= Barbara Montagu =

English noblewoman

Lady Barbara Montague (ca. 1722 – August 1765) was a British philanthropist and charity worker, who sponsored programs to assist primarily poor women. As an unmarried woman, and due to illness unable to live with family, she created an alternate family situation that allowed her independence. Joining a community of women in Bath, the group pooled their resources to provide support for each other and others in their community. Upon her death, she left bequests to continue providing for those who had been important in caring for her in her lifetime.

==Early life==
Lady Barbara Montague, known as "Lady Bab" was born around 1722 to George Montagu, 1st Earl of Halifax and Lady Mary Lumley, the daughter of Richard Lumley, 1st Earl of Scarbrough. Her parents had six daughters, and one son, who would become George Montagu-Dunk, 2nd Earl of Halifax, after changing his surname when he married the heiress Anne Richards, a legatee of Sir Thomas Dunk. Upon their father's death, each of his daughters was apportioned £5,000. Lady Bab's income was placed in an annuity giving her an annual income of around £100.

==Later life==
Though unacceptable for unmarried women to live alone in the period, Lady Bab, who suffered from a serious heart condition, was unsuited for marriage, or taking residence with any of her sisters, as she could not bear the hectic pace of court life.
In 1748 Montagu met Sarah Scott, an English novelist and translator, who was the daughter of Elizabeth (née Drake) and Matthew Robinson, both from distinguished Yorkshire families. One of twelve children, Sarah was close to her sister Elizabeth Montagu, a leader of the Blue Stockings Society, when they were growing up. But, after Sarah's severe bout with smallpox in 1741, she was deemed no longer a suitable catch for marriage and instead sought solace in writing. The two women, unable to find a place in the patriarchal society, forged a household together in Bath among a community of women who found themselves in similar circumstances.
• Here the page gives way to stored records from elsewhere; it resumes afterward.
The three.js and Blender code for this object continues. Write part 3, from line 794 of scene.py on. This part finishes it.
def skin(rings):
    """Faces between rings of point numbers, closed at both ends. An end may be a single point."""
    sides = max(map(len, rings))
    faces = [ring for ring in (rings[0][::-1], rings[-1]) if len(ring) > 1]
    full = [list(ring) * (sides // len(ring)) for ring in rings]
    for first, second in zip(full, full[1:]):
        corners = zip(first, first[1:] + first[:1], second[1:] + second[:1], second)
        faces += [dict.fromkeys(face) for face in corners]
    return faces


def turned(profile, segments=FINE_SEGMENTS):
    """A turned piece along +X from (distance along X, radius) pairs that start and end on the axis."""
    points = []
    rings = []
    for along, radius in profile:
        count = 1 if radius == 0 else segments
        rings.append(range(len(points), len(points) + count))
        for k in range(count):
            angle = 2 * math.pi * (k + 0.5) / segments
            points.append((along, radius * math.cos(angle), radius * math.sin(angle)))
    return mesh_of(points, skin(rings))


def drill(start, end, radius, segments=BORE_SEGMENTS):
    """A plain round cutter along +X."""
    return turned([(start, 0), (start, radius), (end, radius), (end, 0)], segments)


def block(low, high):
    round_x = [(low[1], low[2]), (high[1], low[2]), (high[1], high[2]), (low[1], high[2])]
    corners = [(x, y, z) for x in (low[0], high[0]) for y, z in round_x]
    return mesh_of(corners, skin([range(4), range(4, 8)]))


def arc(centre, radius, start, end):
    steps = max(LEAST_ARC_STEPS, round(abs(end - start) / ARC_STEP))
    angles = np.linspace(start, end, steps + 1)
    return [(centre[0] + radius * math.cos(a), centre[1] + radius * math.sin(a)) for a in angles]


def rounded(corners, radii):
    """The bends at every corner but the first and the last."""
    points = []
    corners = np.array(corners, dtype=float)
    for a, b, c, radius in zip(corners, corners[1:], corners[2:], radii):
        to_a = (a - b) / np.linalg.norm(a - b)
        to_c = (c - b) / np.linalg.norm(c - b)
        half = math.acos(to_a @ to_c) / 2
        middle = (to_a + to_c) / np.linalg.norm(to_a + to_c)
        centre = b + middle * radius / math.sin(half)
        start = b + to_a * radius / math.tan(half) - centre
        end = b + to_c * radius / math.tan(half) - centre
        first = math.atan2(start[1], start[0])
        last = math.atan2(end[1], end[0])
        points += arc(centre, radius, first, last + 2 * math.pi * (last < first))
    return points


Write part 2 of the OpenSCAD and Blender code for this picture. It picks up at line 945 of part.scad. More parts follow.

Lady Bab was involved in charitable works, such as creating educational cards to sell with the proceeds dedicated to assist a poor neighbor. The cards contained geographical, historical, and mathematical facts and were used as flash cards. She was also involved in a scheme, which she encouraged Sarah to join, to have poor women knit mittens, that they then sold to their circle of friends. Montagu inspired her companion's dedication to charity and Sarah began holding Sunday school classes for children. When Scott married in 1751, it was understood that Lady Bab was to be part of the household. In less than a year, Sarah's father and brother removed her from her marital home and the two women rejoined the community in Bath. The separation agreement left Sarah with only a small allowance, as her husband returned only a portion of her dowry, making the pooling of the women's resources a necessity.

Among the women in their community, which included Elizabeth Cutts, Sarah Fielding and possibly Jane Collier, was an agreement that they would support each other psychologically and financially, so that they did not become dependent on others. They encouraged each other to publish, to raise funds to complete charitable works. For example, Lady Bab paid for the publishing of a book, The Histories of Some of the Penitents in the Magdalen House, as Supposed to Be Related by Themselves which was printed anonymously in 1759 so that its royalties might support the author. The book deals with penitent prostitutes and the preface, written by Lady Bab, defends the benefits of charity. They organized a small industrial school to teach basic skills to poor girls, as well as a few boys. In 1763, Lady Barbara gained a pension of £300, significantly improving their circumstances.

==Death and legacy==
Montagu died in August 1765 and was buried in the Church of St Mary, Charlcombe. Per instructions in her will, she returned the £100 annuity her brother had given her in her lifetime. She left over £1,000 to two of her sisters, various members of their community, servants, students she was assisting with education, with the bulk of her estate going to Scott, outright—stating that should Scott remarry, the monies could not come under the control of a spouse. Scott lived for thirty years after the death of Montagu, benefiting from her largess and adhering to the charitable principles they had established together.